# Q: About the exo terra fogger



## Draychen (Dec 23, 2009)

Earlier I was thinking about purchasing a exo terra fogger for a 4gal aboreal habitat. Anyone ever use one of these and how well do they work? I need to find a way to increase the humidity levels in my tank (Aside from misting 2-3 times daily... it dries fast at 82 degrees F). I have tried a mix substrate w/peat moss and peat moss dampened near the side wall against the heating pad (which I can say I LOVE those heating pads, and my spiders seem to as well! they work wonders). Any feedback is well appreciated  thanks in advance!

EDIT: It's for a A. Metallica adult.


----------



## forrestpengra (Dec 23, 2009)

Funny enough I was trying to get my sons ultrasonic humidifier to work in his room.  I found some interesting information from toying around with it.  

Firstly, exo makes 2 versions, one of which tubes the mist away from the element.  The second version is simply submerged into a water dish.

I personally would be very hessitant using the second type due to my experience.  I would recommend people atleast try this and give feedback.  If you touch the element while it is running you will be surprised at the outcome.  It delivered a weird feeling like something between a burn and a shock, it was very rapid.  I would personally worry about a T stepping on it while its running.  Who know what would happen to them if I found it painful.
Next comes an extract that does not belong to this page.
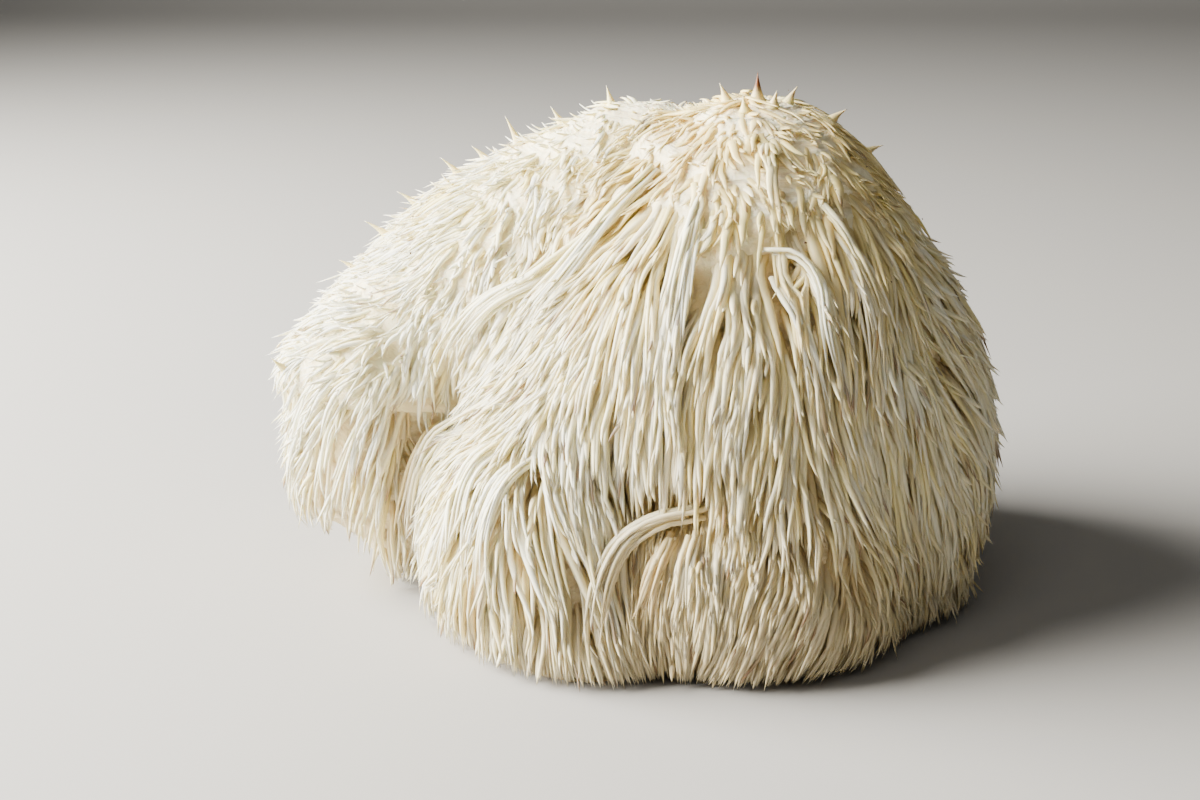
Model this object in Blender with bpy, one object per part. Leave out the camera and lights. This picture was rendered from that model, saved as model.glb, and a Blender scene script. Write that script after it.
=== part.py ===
"""Lion's mane mushroom: one fruiting body, cut off flat where it grew on wood.

The body is a heap of rounded lobes fused into one solid.  Its outer face is where the tips of
the hanging spines reach, so it is the outline that the real mushroom shows.  Metres, +Z up,
front towards -Y, with the origin under the middle of the body, on the cut face.
"""
import math
from dataclasses import dataclass

import bmesh
import bpy
from mathutils import Euler, Matrix, Vector

# Driving dimensions, in metres.
OVERALL_WIDTH = 0.192        # left edge of the side shelf to the right flank
VOXEL = 0.0026               # grid on which the lobes are fused
SMOOTH_PASSES = 22           # rounds the creases where two lobes meet
SMOOTH_FACTOR = 0.5
KEPT_FACES = 0.20            # share of the fused faces that the solid keeps
CUTTER_DEPTH = 0.060         # depth of the block that takes the underside off
CUTTER_MARGIN = 0.030        # how far that block reaches past the body all round
LOBE_SUBDIVISIONS = 4        # roundness of each lobe before they are fused

FLESH_COLOUR = (0.76, 0.69, 0.55, 1.0)
FLESH_ROUGHNESS = 0.62


@dataclass(frozen=True)
class Lobe:
    """One rounded lobe: its centre and half sizes in shares of the overall width."""

    name: str
    centre: tuple
    half_size: tuple
    droop_deg: float = 0.0   # tilt about Y; a negative angle lowers the left end


# Shares of the overall width, measured from the middle of the cut face.
LOBES = (
    Lobe("crown", (0.118, 0.004, 0.231), (0.375, 0.332, 0.401)),
    Lobe("cone", (0.139, -0.001, 0.458), (0.232, 0.222, 0.219)),
    Lobe("summit", (0.154, -0.006, 0.578), (0.128, 0.133, 0.120)),
    Lobe("rear_ridge", (-0.132, 0.098, 0.393), (0.338, 0.232, 0.227), -27.0),
    Lobe("left_shelf", (-0.366, 0.015, 0.234), (0.128, 0.160, 0.205)),
    Lobe("left_curl", (-0.449, -0.006, 0.307), (0.062, 0.080, 0.056)),
    Lobe("left_fringe", (-0.421, -0.006, 0.151), (0.078, 0.098, 0.092)),
    Lobe("left_tuft", (-0.332, -0.016, 0.089), (0.075, 0.108, 0.115)),
    Lobe("front_left", (-0.106, -0.152, 0.104), (0.193, 0.203, 0.234)),
    Lobe("front_skirt", (0.123, -0.188, 0.089), (0.224, 0.198, 0.203)),
    Lobe("right_foot", (0.321, -0.100, 0.078), (0.146, 0.130, 0.182)),
    Lobe("right_flank", (0.347, -0.011, 0.208), (0.161, 0.224, 0.255)),
    Lobe("back_right", (0.199, 0.182, 0.229), (0.234, 0.182, 0.255)),
    Lobe("back_left", (-0.114, 0.213, 0.198), (0.234, 0.172, 0.234)),
)


def clear_scene() -> None:
    """Remove every object that is already in the scene."""
    for old in list(bpy.data.objects):
        bpy.data.objects.remove(old, do_unlink=True)


def flesh_material() -> bpy.types.Material:
    """Cream flesh of the fresh mushroom."""
    material = bpy.data.materials.new("mushroom_flesh")
    material.use_nodes = True
    shader = material.node_tree.nodes["Principled BSDF"]
    shader.inputs["Base Color"].default_value = FLESH_COLOUR
    shader.inputs["Roughness"].default_value = FLESH_ROUGHNESS
    shader.inputs["Metallic"].default_value = 0.0
    return material


def lobe_matrix(lobe: Lobe) -> Matrix:
    """Place, tilt and stretch that turn a unit ball into the lobe."""
    place = Matrix.Translation(Vector(lobe.centre) * OVERALL_WIDTH)
    tilt = Euler((0.0, math.radians(lobe.droop_deg), 0.0)).to_matrix().to_4x4()
    stretch = Matrix.Diagonal((*(OVERALL_WIDTH * half for half in lobe.half_size), 1.0))
    return place @ tilt @ stretch


def heap_of_lobes() -> bpy.types.Object:
    """All the lobes as overlapping balls in one mesh, not yet fused."""
    shape = bmesh.new()
    for lobe in LOBES:
        bmesh.ops.create_icosphere(shape, subdivisions=LOBE_SUBDIVISIONS, radius=1.0,
                                   matrix=lobe_matrix(lobe))
    mesh = bpy.data.meshes.new("lobes")
    shape.to_mesh(mesh)
    shape.free()
    heap = bpy.data.objects.new("fruiting_body", mesh)
    bpy.context.collection.objects.link(heap)
    return heap


def fuse(heap: bpy.types.Object) -> None:
    """Fuse the lobes into one skin, round its creases and thin its faces."""
    remesh = heap.modifiers.new("fuse", "REMESH")
    remesh.mode = "VOXEL"
    remesh.voxel_size = VOXEL
    smooth = heap.modifiers.new("round_creases", "SMOOTH")
    smooth.factor = SMOOTH_FACTOR
    smooth.iterations = SMOOTH_PASSES
    thin = heap.modifiers.new("thin_faces", "DECIMATE")
    thin.ratio = KEPT_FACES
    graph = bpy.context.evaluated_depsgraph_get()
    fused = bpy.data.meshes.new_from_object(heap.evaluated_get(graph))
    heap.modifiers.clear()
    heap.data = fused


def centre_on_origin(body: bpy.types.Object) -> None:
    """Slide the mesh in X and Y until its box is centred on the origin."""
    xs = [vertex.co.x for vertex in body.data.vertices if vertex.co.z > 0.0]
    ys = [vertex.co.y for vertex in body.data.vertices if vertex.co.z > 0.0]
    shift = Vector((-(min(xs) + max(xs)) / 2.0, -(min(ys) + max(ys)) / 2.0, 0.0))
    body.data.transform(Matrix.Translation(shift))


def cut_base_flat(body: bpy.types.Object) -> None:
    """Cut away everything below z = 0, which leaves the flat face it stands on."""
    reach = OVERALL_WIDTH + 2.0 * CUTTER_MARGIN
    block = bmesh.new()
    size = Matrix.Diagonal((reach, reach, CUTTER_DEPTH, 1.0))
    sink = Matrix.Translation((0.0, 0.0, -CUTTER_DEPTH / 2.0))
    bmesh.ops.create_cube(block, size=1.0, matrix=sink @ size)
    mesh = bpy.data.meshes.new("base_cutter")
    block.to_mesh(mesh)
    block.free()
    cutter = bpy.data.objects.new("base_cutter", mesh)
    cutter.hide_render = True
    cutter.display_type = "WIRE"
    bpy.context.collection.objects.link(cutter)
    cut = body.modifiers.new("flat_cut", "BOOLEAN")
    cut.operation = "DIFFERENCE"
    cut.solver = "EXACT"
    cut.object = cutter


def main() -> None:
    """Build the fruiting body."""
    clear_scene()
    body = heap_of_lobes()
    fuse(body)
    centre_on_origin(body)
    body.data.materials.clear()
    body.data.materials.append(flesh_material())
    body.data.shade_smooth()
    cut_base_flat(body)


main()
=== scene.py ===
"""Looks of a lion's mane mushroom: lobed flesh under thousands of hanging spines.

The fruiting body of the frame is one plain solid that reaches to the tips of the spines.  Here
it is replaced by the flesh itself, drawn in under that outline, and by every spine as a tapered
tube that leaves the flesh, bends down and hangs along the outline in ragged tiers.
"""
import logging
import math
from dataclasses import dataclass
from enum import Enum

import bpy
import numpy as np
from mathutils import Matrix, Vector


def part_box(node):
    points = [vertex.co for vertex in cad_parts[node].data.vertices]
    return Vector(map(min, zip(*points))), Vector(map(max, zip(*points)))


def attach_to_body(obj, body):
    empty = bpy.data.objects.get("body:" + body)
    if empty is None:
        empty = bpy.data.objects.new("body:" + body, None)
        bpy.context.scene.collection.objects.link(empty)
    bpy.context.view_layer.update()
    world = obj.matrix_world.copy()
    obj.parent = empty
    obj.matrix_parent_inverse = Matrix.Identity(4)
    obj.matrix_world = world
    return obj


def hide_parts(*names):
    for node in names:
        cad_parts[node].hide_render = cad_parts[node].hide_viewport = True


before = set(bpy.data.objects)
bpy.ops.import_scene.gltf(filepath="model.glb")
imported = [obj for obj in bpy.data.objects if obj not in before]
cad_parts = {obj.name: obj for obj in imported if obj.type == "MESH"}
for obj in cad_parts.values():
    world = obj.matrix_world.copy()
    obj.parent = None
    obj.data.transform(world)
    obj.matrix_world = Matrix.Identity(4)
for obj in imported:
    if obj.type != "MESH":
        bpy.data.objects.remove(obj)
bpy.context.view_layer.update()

LOG = logging.getLogger("lions_mane")
NODE = "fruiting_body"
BODY = "root"
MM = 0.001

Triple = tuple[float, float, float]


# ---------------------------------------------------------------- the outline of the lobes


@dataclass(frozen=True)
class Lobe:
    """One rounded lobe, in shares of the overall width from the middle of the cut face."""

    name: str
    centre: Triple
    half_size: Triple
    droop_deg: float = 0.0


LOBES = (
    Lobe("crown", (0.112, 0.004, 0.226), (0.352, 0.322, 0.388)),
    Lobe("cone", (0.139, -0.001, 0.440), (0.222, 0.215, 0.210)),
    Lobe("summit", (0.154, -0.006, 0.560), (0.115, 0.125, 0.110)),
    Lobe("rear_ridge", (-0.132, 0.098, 0.380), (0.322, 0.225, 0.207), -28.5),
    Lobe("ridge_hump", (-0.005, 0.100, 0.500), (0.140, 0.125, 0.148)),
    Lobe("left_shelf", (-0.366, 0.015, 0.230), (0.118, 0.152, 0.192)),
    Lobe("left_curl", (-0.452, -0.006, 0.300), (0.048, 0.066, 0.040)),
    Lobe("left_fringe", (-0.421, -0.006, 0.150), (0.066, 0.090, 0.085)),
    Lobe("left_tuft", (-0.332, -0.016, 0.092), (0.066, 0.100, 0.105)),
    Lobe("front_left", (-0.106, -0.150, 0.104), (0.186, 0.196, 0.225)),
    Lobe("left_hem", (-0.065, -0.200, 0.010), (0.150, 0.172, 0.130)),
    Lobe("front_skirt", (0.128, -0.190, 0.079), (0.220, 0.196, 0.190)),
    Lobe("right_foot", (0.316, -0.098, 0.078), (0.136, 0.124, 0.172)),
    Lobe("right_flank", (0.328, -0.011, 0.196), (0.142, 0.216, 0.230)),
    Lobe("back_right", (0.199, 0.176, 0.226), (0.226, 0.178, 0.246)),
    Lobe("back_left", (-0.114, 0.206, 0.196), (0.226, 0.168, 0.226)),
)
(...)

I once made my own fogger when I needed it for tropicals.  i used a standard humidifier took a flexible plastic hose and made a foam connector to force the mist into the tube.  At that point, direct the tube where you want the moisture to go within the terrarium.  Set it on a timer to go off for a minute or two a couple times a day.  

Make sure you do not get it sopping wet.  They might like it humid or semi-humid, but certainly not soaking.


----------



## paul fleming (Dec 23, 2009)

They work fine but you are better off getting a cave for the fogger  other wise you will have water everywhere.
I use them for my snakes and place the fogger in a very large dog bowl.It will only work if the water is deep enough.
Best to put it on a timer as well.
Paul


----------



## Draychen (Dec 23, 2009)

*Exo terra fogger*

Thanks for the feedback on my question: I had every intention of submerging it in aprox 2.5" of water inside of a plastic container at about the same diamter of a pop can. Then a lid of sorts would be made with many holes for the mist to escape.. thus trying to prevent excess moisture flow and allow for the evaporation to semi-refill the container.. trying to lower the upkeep on it as well and increase its operational effectiveness. Do you think this would work well. I want to ensure she has the best conditions in her enclosure as possible. Also, I had another question: She is a BIG girl and while the habbitat has a large landing for her on one side with a smaller heaterat the top, the back has the purchased styrofoam backdrop, tthe sides and front are clear glass and she cannot climb those surfaces (6"+ Avic Metallica Female), any other ways to make her entire habitat climbable without covering it completely with those backdrops?


----------



## paul fleming (Dec 23, 2009)

depth should be ok....maybe a tad more 
Try it but I think if you just use the fogger,you could end up soaking your tank.
Only one way to find out though matey......try it 
I would be tempted to just supply water and sphagnum moss and daily misting.
They are fine in a large snake viv but not too sure about a small spider enclosure.
Paul


----------



## Draychen (Dec 23, 2009)

*Exo Terra Fogger Q*

I think I'll give it a go.. it has plenty of ventilation (Thus which lead to the humidity problem). Heat is fine and I have created some minorly varying heat crossovers throughout the tank utilizing the heating pads: Large one on the left side, creating 86-82 degrees F (86 day 82 night) the landing (top right)with 79-76 degrees F (Day/night), backdrop at a constant 80 degrees F and the bottom of the tank at a consistant 78 degrees F... this way she can decide what temp she wants the most and can stick there. Though, generally she spends most her time hanging from the screen at the top of the tank.


----------



## Moltar (Dec 23, 2009)

You really feel like you need a fogger? I have 2 A. metallica adults and they do fine in the dryyyy Maryland winter with weekly soakings of the soil and 2 liberal mistings a week. They don't need the way high humidity people think they do. Slings are fairly delicate but adults are much more hardy.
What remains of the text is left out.